**Stored rows:**
★ ★ ★ ★

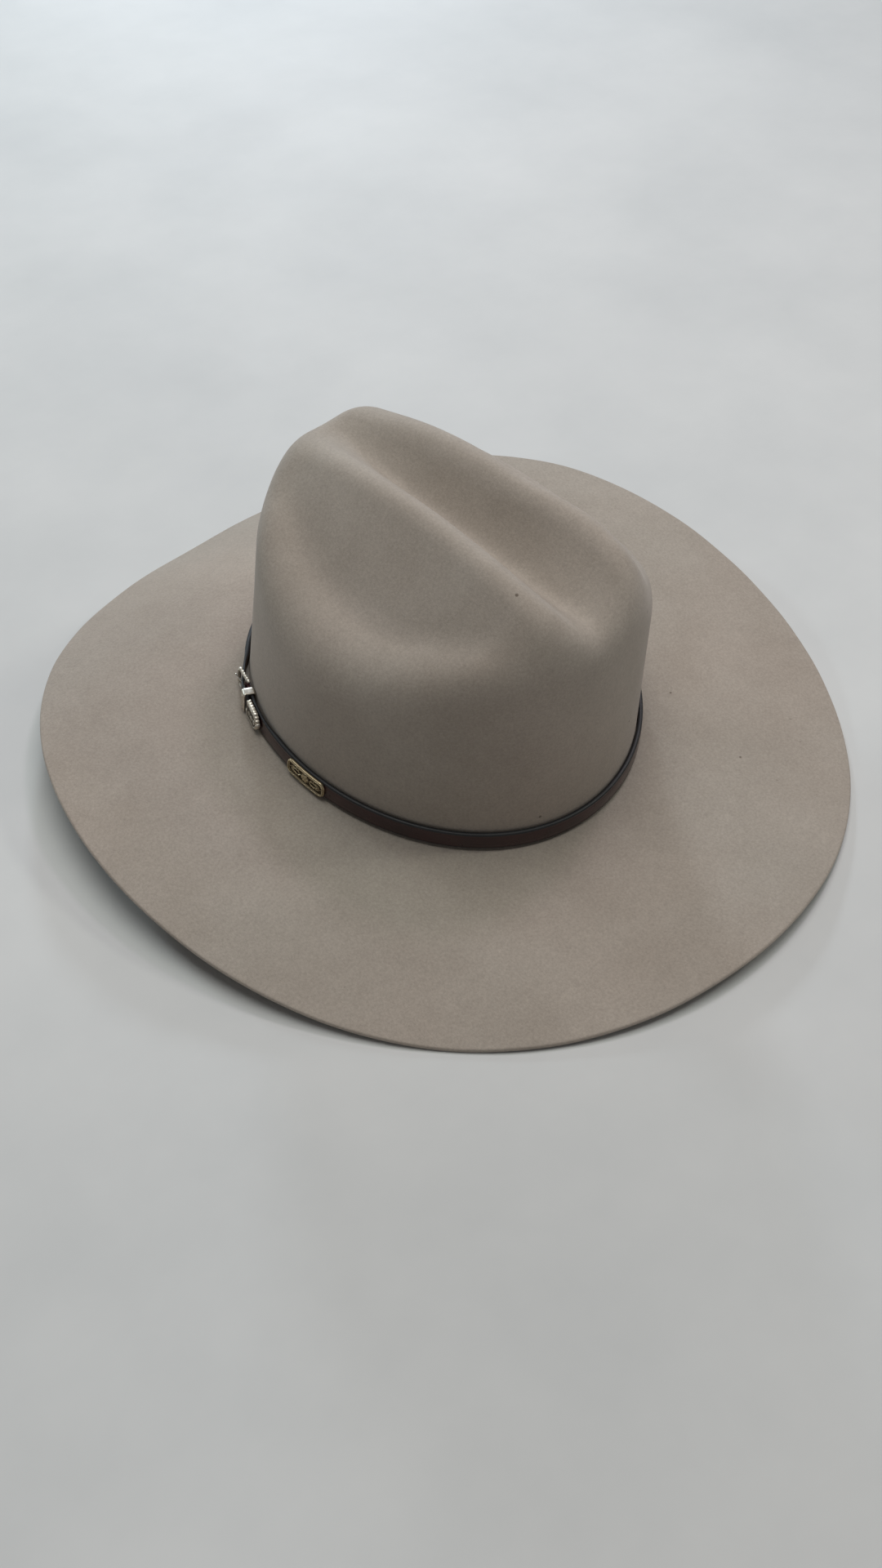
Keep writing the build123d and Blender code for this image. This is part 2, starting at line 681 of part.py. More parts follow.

★ ★ ★ ★

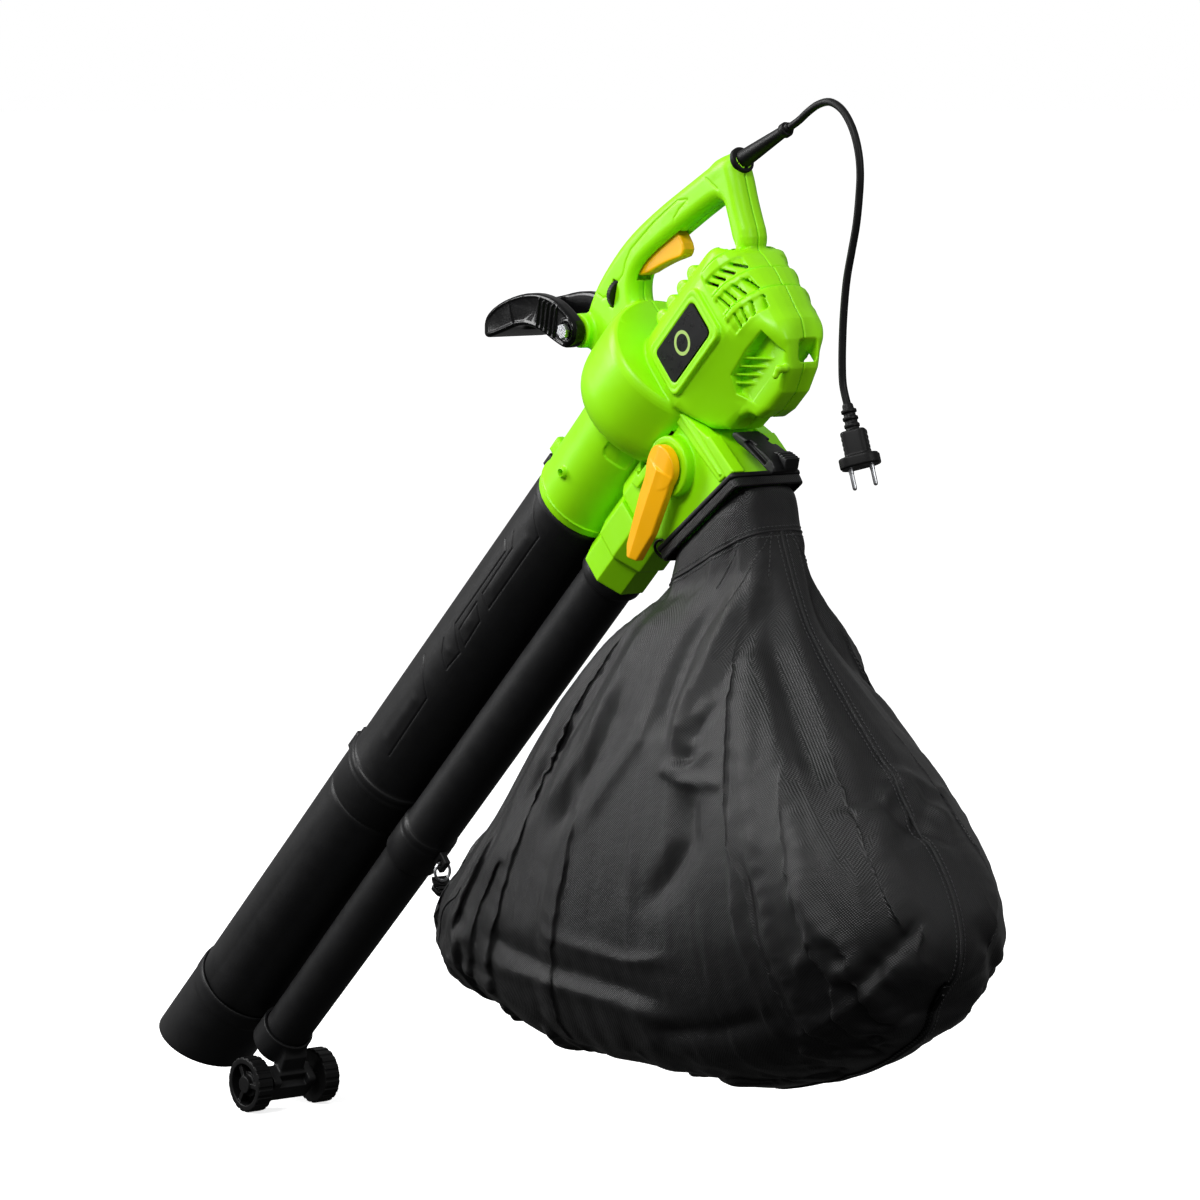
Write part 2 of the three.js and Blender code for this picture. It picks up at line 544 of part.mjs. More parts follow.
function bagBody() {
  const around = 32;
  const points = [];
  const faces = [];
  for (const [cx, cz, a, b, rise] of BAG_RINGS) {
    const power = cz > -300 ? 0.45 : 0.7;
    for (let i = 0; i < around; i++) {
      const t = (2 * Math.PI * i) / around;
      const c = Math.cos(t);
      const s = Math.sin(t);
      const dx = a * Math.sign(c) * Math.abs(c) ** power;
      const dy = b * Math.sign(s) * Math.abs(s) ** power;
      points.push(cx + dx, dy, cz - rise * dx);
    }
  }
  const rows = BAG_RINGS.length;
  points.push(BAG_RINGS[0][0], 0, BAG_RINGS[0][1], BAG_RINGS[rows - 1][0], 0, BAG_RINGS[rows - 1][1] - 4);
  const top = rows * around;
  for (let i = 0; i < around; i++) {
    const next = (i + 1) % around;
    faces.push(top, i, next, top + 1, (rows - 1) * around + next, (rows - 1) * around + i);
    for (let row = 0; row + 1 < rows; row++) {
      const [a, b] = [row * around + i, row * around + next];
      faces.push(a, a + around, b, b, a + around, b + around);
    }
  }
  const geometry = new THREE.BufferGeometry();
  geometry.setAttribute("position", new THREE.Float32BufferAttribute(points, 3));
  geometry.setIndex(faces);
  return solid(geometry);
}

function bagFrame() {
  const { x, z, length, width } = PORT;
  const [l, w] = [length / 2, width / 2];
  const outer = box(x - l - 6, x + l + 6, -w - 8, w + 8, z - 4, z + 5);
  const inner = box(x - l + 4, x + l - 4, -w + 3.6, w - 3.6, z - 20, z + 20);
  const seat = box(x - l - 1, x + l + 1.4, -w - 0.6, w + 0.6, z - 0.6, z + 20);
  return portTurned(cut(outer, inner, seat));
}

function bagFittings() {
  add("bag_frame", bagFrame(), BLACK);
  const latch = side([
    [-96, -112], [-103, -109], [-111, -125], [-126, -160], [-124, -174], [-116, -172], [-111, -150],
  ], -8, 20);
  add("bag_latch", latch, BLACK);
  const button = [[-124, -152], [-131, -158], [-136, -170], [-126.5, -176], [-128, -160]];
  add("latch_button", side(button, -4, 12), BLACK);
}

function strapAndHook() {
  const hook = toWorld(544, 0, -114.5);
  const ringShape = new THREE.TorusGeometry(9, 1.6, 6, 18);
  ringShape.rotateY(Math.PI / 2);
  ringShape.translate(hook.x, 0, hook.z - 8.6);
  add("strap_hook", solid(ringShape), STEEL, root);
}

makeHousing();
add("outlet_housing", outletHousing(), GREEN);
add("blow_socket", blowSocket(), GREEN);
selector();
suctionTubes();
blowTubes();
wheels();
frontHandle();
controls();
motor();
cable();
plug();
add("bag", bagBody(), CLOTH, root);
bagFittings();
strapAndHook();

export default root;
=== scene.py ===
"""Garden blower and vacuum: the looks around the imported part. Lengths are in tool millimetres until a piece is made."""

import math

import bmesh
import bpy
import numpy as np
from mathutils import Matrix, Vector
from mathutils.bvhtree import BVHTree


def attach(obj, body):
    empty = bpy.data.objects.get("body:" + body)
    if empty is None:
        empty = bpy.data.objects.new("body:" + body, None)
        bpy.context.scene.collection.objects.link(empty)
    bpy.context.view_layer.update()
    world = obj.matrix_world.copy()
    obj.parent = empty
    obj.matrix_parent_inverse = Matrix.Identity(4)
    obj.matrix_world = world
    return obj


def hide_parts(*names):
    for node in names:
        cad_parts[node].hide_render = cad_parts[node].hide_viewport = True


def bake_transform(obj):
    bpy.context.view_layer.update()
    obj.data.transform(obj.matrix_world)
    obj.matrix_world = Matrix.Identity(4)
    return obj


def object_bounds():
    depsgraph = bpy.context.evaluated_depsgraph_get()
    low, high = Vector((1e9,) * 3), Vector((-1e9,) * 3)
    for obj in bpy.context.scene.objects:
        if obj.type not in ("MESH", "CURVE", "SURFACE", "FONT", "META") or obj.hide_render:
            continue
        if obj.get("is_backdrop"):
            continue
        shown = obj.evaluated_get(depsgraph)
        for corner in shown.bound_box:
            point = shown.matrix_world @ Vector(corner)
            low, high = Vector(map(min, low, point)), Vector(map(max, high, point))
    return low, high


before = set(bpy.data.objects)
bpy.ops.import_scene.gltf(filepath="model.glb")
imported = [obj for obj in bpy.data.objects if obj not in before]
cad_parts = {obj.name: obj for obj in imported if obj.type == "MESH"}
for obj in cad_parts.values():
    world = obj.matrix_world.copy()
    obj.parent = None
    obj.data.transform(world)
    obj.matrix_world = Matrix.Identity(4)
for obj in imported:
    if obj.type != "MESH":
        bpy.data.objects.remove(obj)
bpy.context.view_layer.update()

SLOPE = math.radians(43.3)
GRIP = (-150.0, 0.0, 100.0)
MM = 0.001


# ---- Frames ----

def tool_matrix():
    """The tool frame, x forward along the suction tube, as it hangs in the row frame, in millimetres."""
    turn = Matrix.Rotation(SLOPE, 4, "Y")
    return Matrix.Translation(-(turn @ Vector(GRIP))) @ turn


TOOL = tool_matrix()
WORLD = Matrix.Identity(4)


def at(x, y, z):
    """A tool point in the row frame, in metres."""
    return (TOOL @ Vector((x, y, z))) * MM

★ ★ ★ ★

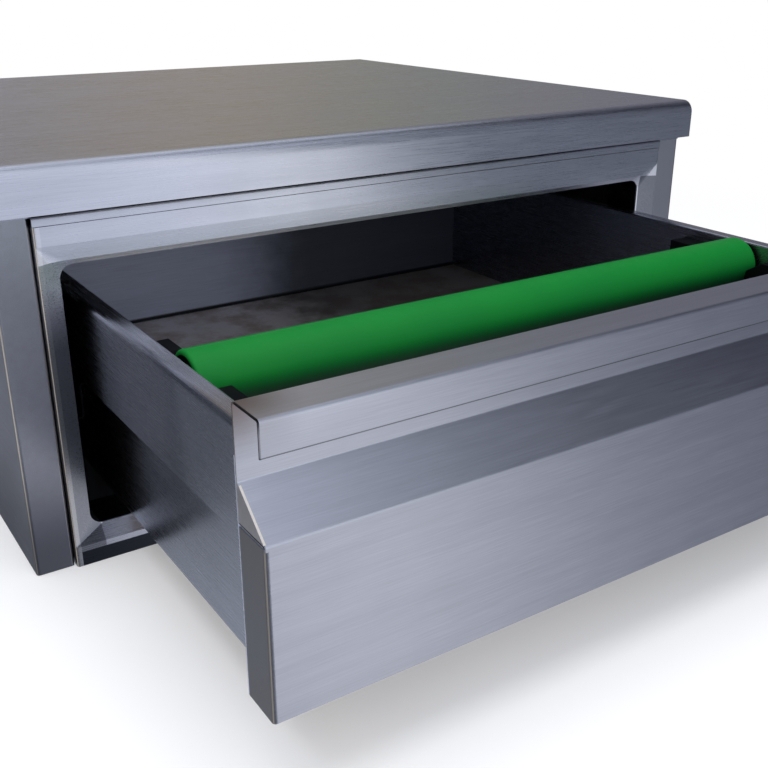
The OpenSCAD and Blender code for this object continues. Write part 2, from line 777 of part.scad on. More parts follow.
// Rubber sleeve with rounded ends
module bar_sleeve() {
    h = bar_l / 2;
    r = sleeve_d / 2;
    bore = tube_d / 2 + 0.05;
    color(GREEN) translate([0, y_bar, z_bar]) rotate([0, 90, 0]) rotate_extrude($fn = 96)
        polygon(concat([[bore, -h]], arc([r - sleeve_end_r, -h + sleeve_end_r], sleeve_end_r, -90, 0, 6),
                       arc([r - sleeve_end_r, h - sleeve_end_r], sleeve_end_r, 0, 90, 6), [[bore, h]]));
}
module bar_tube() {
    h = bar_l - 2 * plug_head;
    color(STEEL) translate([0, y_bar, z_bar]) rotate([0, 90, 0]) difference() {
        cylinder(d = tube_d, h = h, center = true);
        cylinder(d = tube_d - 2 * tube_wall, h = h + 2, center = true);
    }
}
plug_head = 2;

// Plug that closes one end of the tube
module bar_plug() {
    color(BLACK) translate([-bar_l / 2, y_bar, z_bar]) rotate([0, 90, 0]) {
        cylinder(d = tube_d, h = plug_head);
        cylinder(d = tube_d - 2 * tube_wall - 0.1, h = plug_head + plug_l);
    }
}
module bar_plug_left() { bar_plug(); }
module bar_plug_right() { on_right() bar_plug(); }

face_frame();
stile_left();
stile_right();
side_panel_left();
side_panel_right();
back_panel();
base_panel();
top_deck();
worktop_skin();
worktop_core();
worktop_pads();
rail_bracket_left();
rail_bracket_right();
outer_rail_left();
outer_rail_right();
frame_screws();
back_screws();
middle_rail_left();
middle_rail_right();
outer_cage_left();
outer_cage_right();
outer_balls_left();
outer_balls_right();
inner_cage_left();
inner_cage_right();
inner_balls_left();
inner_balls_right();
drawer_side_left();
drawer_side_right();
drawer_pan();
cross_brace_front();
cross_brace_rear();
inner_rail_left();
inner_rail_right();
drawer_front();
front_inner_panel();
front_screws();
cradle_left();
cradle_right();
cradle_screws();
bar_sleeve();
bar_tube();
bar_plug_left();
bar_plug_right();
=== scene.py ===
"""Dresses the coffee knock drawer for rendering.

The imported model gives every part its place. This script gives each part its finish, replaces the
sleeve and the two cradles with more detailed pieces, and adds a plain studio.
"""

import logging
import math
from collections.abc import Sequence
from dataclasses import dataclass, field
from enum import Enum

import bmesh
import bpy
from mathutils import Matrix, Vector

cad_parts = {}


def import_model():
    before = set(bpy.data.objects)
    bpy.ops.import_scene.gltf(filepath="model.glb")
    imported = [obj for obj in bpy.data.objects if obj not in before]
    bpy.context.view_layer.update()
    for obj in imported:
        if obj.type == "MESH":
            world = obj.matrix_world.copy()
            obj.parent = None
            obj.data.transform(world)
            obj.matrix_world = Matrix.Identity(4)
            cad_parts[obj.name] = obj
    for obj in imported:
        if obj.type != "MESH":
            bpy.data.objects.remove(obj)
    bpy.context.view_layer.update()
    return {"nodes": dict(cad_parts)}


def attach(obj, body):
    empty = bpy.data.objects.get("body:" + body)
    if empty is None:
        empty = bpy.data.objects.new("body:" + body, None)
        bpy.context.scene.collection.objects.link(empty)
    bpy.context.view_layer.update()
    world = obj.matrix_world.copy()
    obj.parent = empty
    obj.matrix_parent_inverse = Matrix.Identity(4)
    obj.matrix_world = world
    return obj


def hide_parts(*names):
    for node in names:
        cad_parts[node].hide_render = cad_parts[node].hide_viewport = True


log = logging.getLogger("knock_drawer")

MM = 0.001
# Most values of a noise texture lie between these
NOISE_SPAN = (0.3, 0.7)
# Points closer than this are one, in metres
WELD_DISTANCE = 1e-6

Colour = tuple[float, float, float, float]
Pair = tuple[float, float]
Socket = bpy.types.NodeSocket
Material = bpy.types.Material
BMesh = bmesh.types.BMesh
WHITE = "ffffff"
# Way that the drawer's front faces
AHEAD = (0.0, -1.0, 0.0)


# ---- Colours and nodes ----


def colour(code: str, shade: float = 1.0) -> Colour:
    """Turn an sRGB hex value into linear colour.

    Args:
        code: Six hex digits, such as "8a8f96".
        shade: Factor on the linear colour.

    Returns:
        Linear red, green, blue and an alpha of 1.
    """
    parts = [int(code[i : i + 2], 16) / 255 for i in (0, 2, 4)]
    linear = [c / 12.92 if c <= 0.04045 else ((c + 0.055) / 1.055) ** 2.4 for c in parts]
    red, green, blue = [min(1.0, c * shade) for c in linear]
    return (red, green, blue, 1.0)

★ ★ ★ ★

**Problem statement:**
From the records above, transcribe without alteration every line from the one with "makeHousing();" to the one with "low, high = Vector((1e9,)", inclusive.

**Solution to this exercise:**
makeHousing();
add("outlet_housing", outletHousing(), GREEN);
add("blow_socket", blowSocket(), GREEN);
selector();
suctionTubes();
blowTubes();
wheels();
frontHandle();
controls();
motor();
cable();
plug();
add("bag", bagBody(), CLOTH, root);
bagFittings();
strapAndHook();

export default root;
=== scene.py ===
"""Garden blower and vacuum: the looks around the imported part. Lengths are in tool millimetres until a piece is made."""

import math

import bmesh
import bpy
import numpy as np
from mathutils import Matrix, Vector
from mathutils.bvhtree import BVHTree


def attach(obj, body):
    empty = bpy.data.objects.get("body:" + body)
    if empty is None:
        empty = bpy.data.objects.new("body:" + body, None)
        bpy.context.scene.collection.objects.link(empty)
    bpy.context.view_layer.update()
    world = obj.matrix_world.copy()
    obj.parent = empty
    obj.matrix_parent_inverse = Matrix.Identity(4)
    obj.matrix_world = world
    return obj


def hide_parts(*names):
    for node in names:
        cad_parts[node].hide_render = cad_parts[node].hide_viewport = True


def bake_transform(obj):
    bpy.context.view_layer.update()
    obj.data.transform(obj.matrix_world)
    obj.matrix_world = Matrix.Identity(4)
    return obj


def object_bounds():
    depsgraph = bpy.context.evaluated_depsgraph_get()
    low, high = Vector((1e9,) * 3), Vector((-1e9,) * 3)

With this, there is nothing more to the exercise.